Tennis works in classification theory, metadata versioning, ethics of knowledge organization work, descriptive informatics, and authenticity. He teaches courses in classification, metadata, and intellectual foundations of information science at the University of Washington iSchool.

He won the 2013 ALISE/Bohdan S. Wynar Award, for "The Strange Case of Eugenics: A Subject’s Ontogeny in a Long-Lived Classification Scheme and the Question of Collocative Integrity" [1]; and one of three best papers in the Theory and Methodology Track at Digital Cultural Heritage 2015 for his paper, "Archival Metadata for Digital Cultural Heritage: Conceptual Provenance, Contextual Forensics, and the Authority of the Found Digital Object," [2].

Tennis holds his Bachelor of Arts in Religious Studies from Lawrence University, and Master of Library Science, and Specialist Degree in Book History both from Indiana University, and a PhD in Information Science from the University of Washington. He has thrice been a visiting scholar at the State University of São Paulo. And in the spring of 2016 he was an invited professor at the Université Charles-de-Gaulle - Lille 3.

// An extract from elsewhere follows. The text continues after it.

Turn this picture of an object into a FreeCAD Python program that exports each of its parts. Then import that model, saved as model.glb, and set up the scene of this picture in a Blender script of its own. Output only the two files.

[1] Tennis, J. T. (2012). "The Strange Case of Eugenics: A Subject’s Ontogeny in a Long-Lived Classification Scheme and the Question of Collocative Integrity. " In Journal of the American Society for Information Science and Technology 63(7): 1350-1359

[2] Tennis, J. T. (2015). "Archival Metadata for Digital Cultural Heritage: Conceptual Provenance, Contextual Forensics, and the Authority of the Found Digital Object." In 2015 Digital Cultural Heritage. Vol. 6: 399-402.